On Oct. 2, Jamal Khashoggi walked into a Saudi Arabian consulate in Istanbul. The journalist and dissident only needed a document proving he was divorced — he was planning to remarry, and his Turkish fiancée waited outside for him. But she waited in vain: Khashoggi never exited the consulate. Turkish authorities now believe that he was detained and killed, his body possibly even dismembered, and all inside the official diplomatic outpost.
Saudi Arabia has long been a police state, though under its new crown prince, the powerful 33-year-old Prince Mohammed bin Salman, it has realized a degree of authoritarianism and aggression that distinguishes his regime from those of his predecessors — despite marketing himself to the West as a progressive reformer. Despite the positive headlines and handshakes, the Saudi government has, with our help, continued a brutal war in Yemen, with dire consequences for civilians. It harasses women-driving activists. It bullies Qatar. It’s detained the crown prince's own family members — at his behest. It’s punished Canada for the mildest of deeds.
In all of this, America’s response, time and again, has been muted — if we haven’t gone on to aid and abet. Now Saudi Arabia might be assassinating dissidents in its consulates, and again, President Donald Trump’s response has been pitiful.
Through my writing and outreach, I spend a lot of time introducing Islam to audiences that aren’t Muslim. Invariably I find that many of the people in the room don’t believe me when I say certain things about Islam: That, for example, there’s no conflict between Islam and democracy, or that there are many Muslim societies which separate government and faith. “What about Saudi Arabia?” they counter, and I respectfully point out that my religion isn’t the government of Saudi Arabia. “But what about Mecca and Medina?” they ask. “Isn’t that your holy land?”
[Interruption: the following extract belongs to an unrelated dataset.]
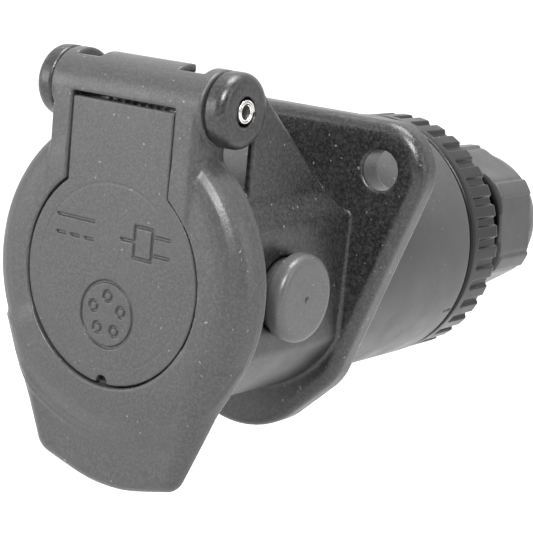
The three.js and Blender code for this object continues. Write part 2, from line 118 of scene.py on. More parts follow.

Saudi Arabia has long mixed religion and politics. It has exported its interpretations of Islam to often dubious and frequently deleterious effect. But under a new and still more aggressive regime, the danger of religion being weaponized becomes greater, as does the damage done to Muslims the world over by their association with an immoral government. One option is to distance ourselves from Saudi Arabia with more emphasis, although this can be reciprocated in painful ways.
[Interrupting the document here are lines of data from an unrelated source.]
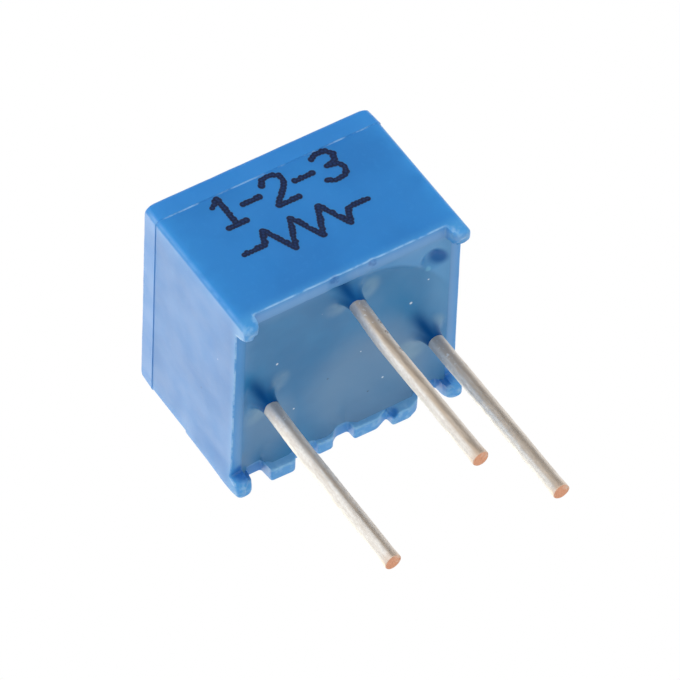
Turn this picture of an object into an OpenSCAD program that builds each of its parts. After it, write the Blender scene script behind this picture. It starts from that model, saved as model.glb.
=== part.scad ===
// Sealed single-turn trimmer potentiometer for a printed board, adjusted from the top.
// Origin: middle of the seating plane, +Z up to the adjuster, pins down, marked face at -Y.

/* [Housing] */
// Width across the marked face
body_w = 6.9; // [6.6:0.05:9]
// Depth from the marked face to the rear face
body_d = 6.8; // [6.6:0.05:9]
// Height of the adjuster face above the board
body_h = 5; // [4.8:0.05:7]
// How far the rear right corner stands out of square
corner_out = 0.15; // [0:0.05:0.3]
// Thickness of the two side walls
side_wall = 0.36; // [0.25:0.01:0.4]
// Thickness of the marked and rear walls
end_wall = 0.5; // [0.3:0.01:0.55]
// Thickness of the wall around the adjuster
top_wall = 1.35; // [1.3:0.01:1.4]
// Rounding of the upright edges
edge_r = 0.15; // [0.05:0.01:0.3]
// Rounding of the edges around the adjuster face
top_r = 0.12; // [0.1:0.01:0.4]
// Radius of the round chamber that the rotor turns in
chamber_r = 2.65; // [2.5:0.01:2.7]

/* [Standoffs] */
// Height of the side and front rims above the board
rim_gap = 0.45; // [0.2:0.01:0.5]
// Width of a corner foot
foot_w = 0.5; // [0.3:0.01:0.6]
// Depth of a corner foot
foot_d = 0.54; // [0.3:0.01:0.8]
// Rounding of the feet
foot_r = 0.12; // [0.05:0.01:0.14]
// Height of the deepest notches of the rear rim above the board
rear_gap = 0.6; // [0.55:0.01:0.62]
// Radius of the half-round recess inside the rear rim
recess_r = 0.13; // [0.05:0.01:0.2]

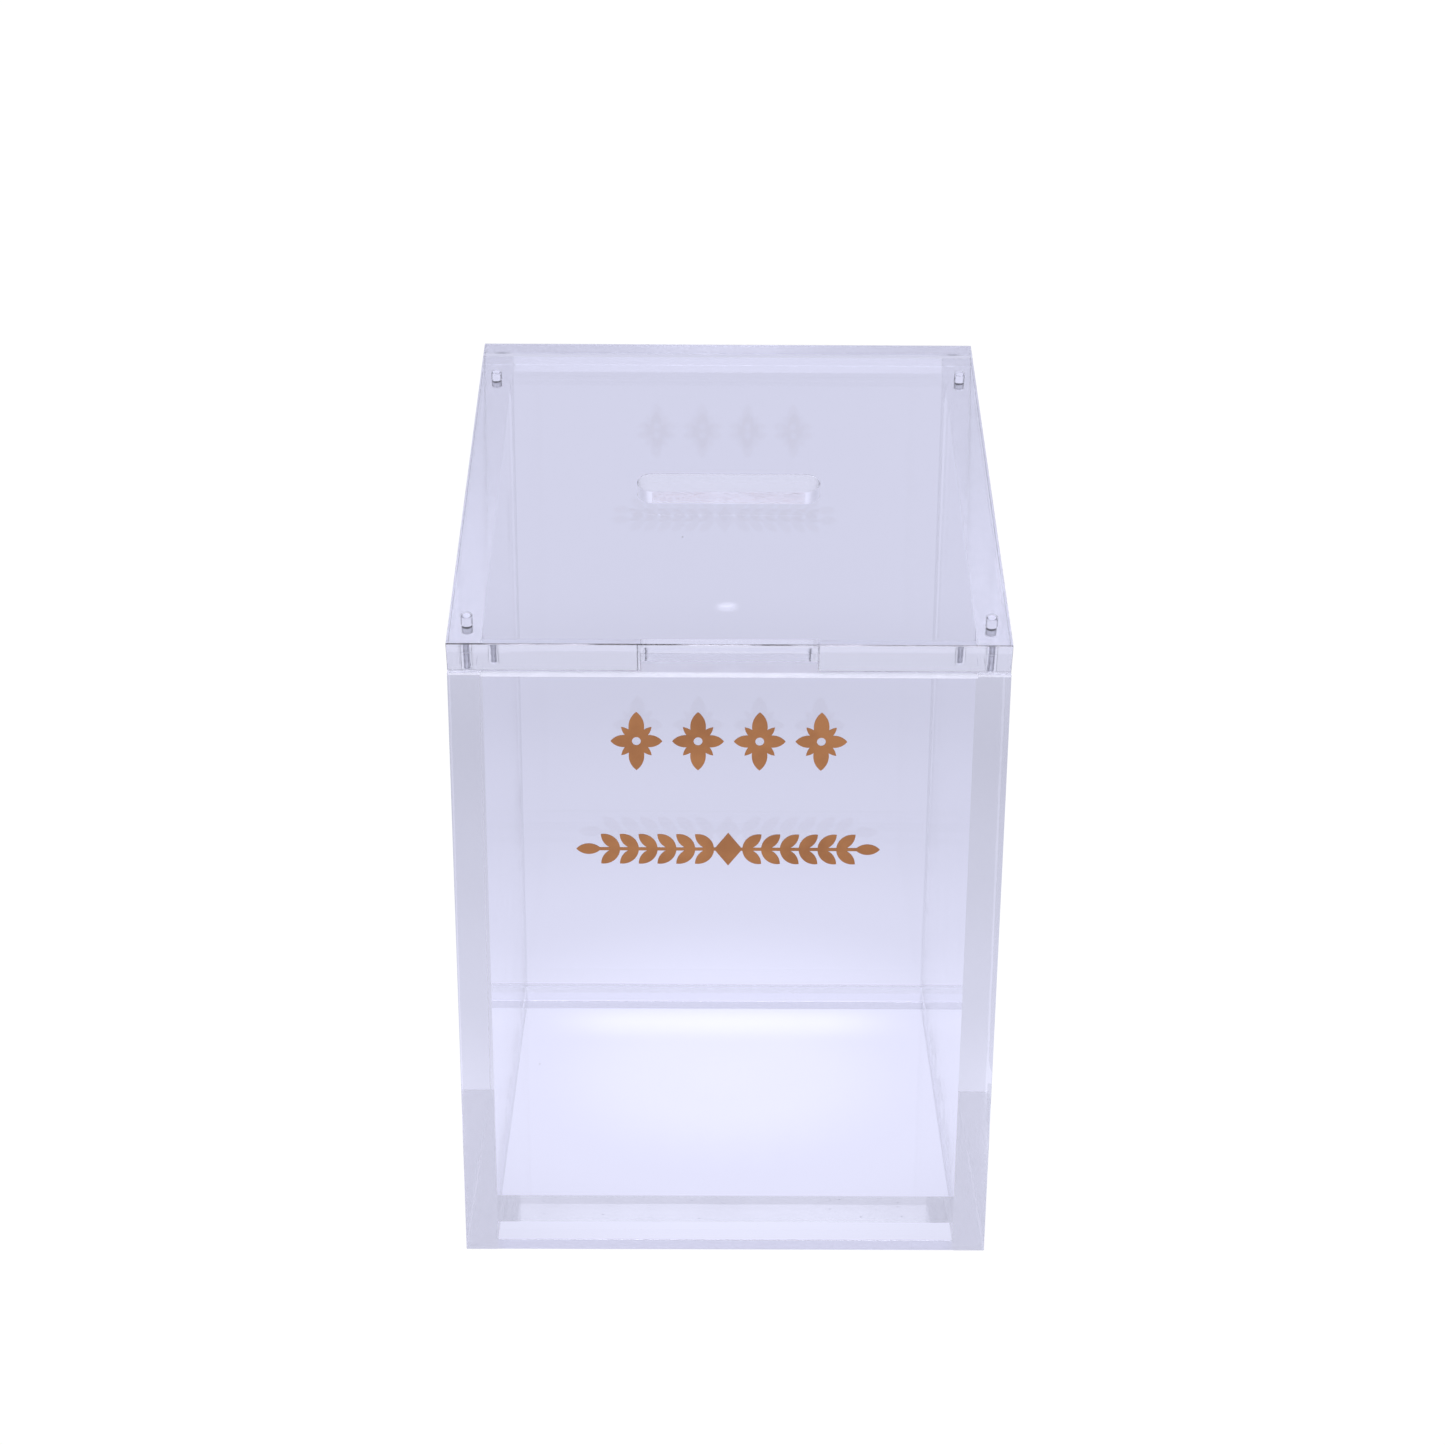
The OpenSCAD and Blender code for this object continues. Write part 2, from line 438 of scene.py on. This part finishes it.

There is of course the serious threat of bodily harm to dissidents, as Khashoggi's case makes clear, but there is also the chance that one day the government could wield its interpretation of religion as a weapon, limiting access to the holy cities to Muslims the Saudi government approves of. I had to ask myself, before writing this essay, what might happen to me if I condemn actions that I believe deserve to be condemned? Would I seal myself off from Mecca, Islam’s direction of prayer? Would I find myself denied entrance to Medina, the burial place of a prophet I love, Muhammad?
There is of course the serious threat of bodily harm to dissidents, but also the chance that one day the government could wield its interpretation of religion as a weapon.
These concerns might appear strange to the more secular, but for a person of faith, they are real and very hurtful. Moreover, by creating distance between themselves and Saudi Arabia, Muslims create distance between themselves and their religion's most important sites. This would be an unacceptable outcome.
But there may be a way to loosen the Saudi grip on Mecca. One of the great weakness of modern Islam is our inability to think big. We need to think more broadly, to imagine future Muslim communities that deny despots the right to turn religion against the religious. Quite simply: Mecca and Medina are the religious heritage and sacred sites of nearly 2 billion people. They should not belong to an unelected government.
What if the sites most sacred to Islam became the concern of Muslims all over the world? What if the world Muslim community, Sunni and Shia, liberal and conservative, progressive and traditional, shared in the administration of the holy cities? What if we all had a say in who got to pray, worship and protect the historical sites that are being maniacally erased from the face of the earth?
It’d be a great improvement on the present condition of the Muslim world if religion and politics were disentangled.
The sad fact is that right now, there is no unifying body that could facilitate such a process. But the long-term work of building a cooperative and interlocking set of global Muslim institutions, whose concern is faith and fidelity, not power and politics, is exciting and inspiring. These institutions could help combat the misuse of Islamic fraternity and sorority by extremist movements. Some of these are radical groups. Some of these are governments. All of them are wrong.
It’d be a great improvement on the present condition of the Muslim world if religion and politics were disentangled, and we found some way to translate pan-Islamic sentiment into productive reality. If consulates aren’t safe, who says mosques are, or holy cities?
We can hope that in that time Saudi Arabia develops in a direction that is better for its people, better for the region and better for Islam. But should it not, the shared administration of Mecca and Medina would take away from the crown prince’s regime one more weapon it can, and very likely will, wield against the innocent.